Riot Games and visual novels

Riot Games released a new event lasting from July 22 to Aug. 24 to go along with the debut of the “Spirit Blossom” League of Legends skin line. The skins take on a mythical aesthetic, and the event story takes place entirely within a spirit realm where the characters have various duties regarding how they usher the dead into the afterlife. Cassiopeia serves as the spirit of temptation, Kindred as the spirit of death. Ahri and Thresh both serve as guides for dead and lost spirits.

The aesthetic and the story scream anime, which Riot Games acknowledged publicly. They leaned into it and told the story through a visual novel format, giving the reins for the project to someone within Riot who had experience working on visual novels in the past. It was an undertaking unlike anything League of Legends players had gotten to experience thus far, exposing an entire new group of people to the benefits of a visual novel, even if it was dumbed-down a bit.

What exactly a visual novel is can be hotly debated. Is it a book? Is it a game? The truth is somewhere in the middle. The main purpose is first and foremost to tell a story. Characters and locations are given physical form, unlike books. Events are rarely, if ever, animated which isolates it from movies or shows. In fact, it’s pretty pointless to try to define a visual novel as anything other than just that.

The true difference in a visual novel experience is in player choice. Most big visual novels have numerous routes to travel down through different player choice. The dialogue options can advance or hurt your relationships with other characters, while different actions could lead you to better or worse outcomes. This personal choice style of gameplay almost hit the mainstream when survival horror game Until Dawn released in 2015. The choices you made could help all characters survive until the end or maybe none at all.

The reason visual novels might be more of a new concept to some people is that they have existed primarily in Japan, often serving as a precursor to some easily recognizable anime. Science fiction anime Steins;Gate and drama anime Clannad both originated from VNs, for example. The widely popular and immensely complicated Fate media franchise also originated from a VN entitled Fate/Stay Night.
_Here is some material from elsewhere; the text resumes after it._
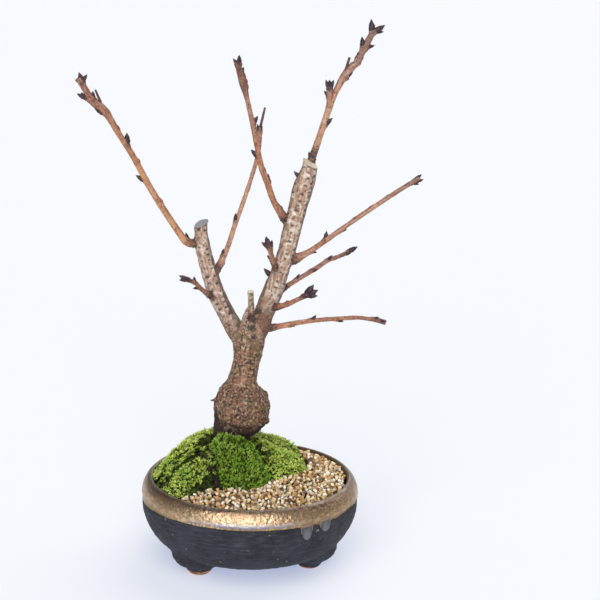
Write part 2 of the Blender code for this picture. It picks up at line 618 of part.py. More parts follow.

The versatility of visual novels is apparent out of the gate. Steins;Gate deals with time travel, Clannad with high school life, and Fate/Stay Night with a standard medieval fantasy setting. They aren’t limited to that. Puzzles are relatively easy to tackle in the VN format, leading to such masterpieces as the horror-oriented Zero Escape Series or the unique mystery of Danganronpa. Romances are also prominent in the medium, but the good ones manage to separate themselves well. Hatoful Boyfriend, Katawa Shoujo, and If My Heart Had Wings all three cover romance in vastly different ways. Even with their bizarre premises, they stand out in their storytelling. Of course, stories aren’t restricted to one genre. Doki Doki Literature Club made splashes in the Western world as a romance at surface-level but with a gruesome twist.

The issue with VNs and how they’ve struggled to expand their influence to the West is often very superficial, even if I don’t blame people for rejecting them. I dropped Steins;Gate the first time around because I didn’t appreciate the eccentric nature of the main character and I’ve heard countless stories about how people dropped Clannad for the odd art style. Hatoful Boyfriend is a romance about birds. Birds! Still, all three of these were received well and are highly regarded by fans of the medium today. The surprising depth in the stories and the ability to replay the story to get different endings provides an experience that nothing else can truly replicate, and it would be a shame to write them off because of baseline issues with the aesthetics or the premise.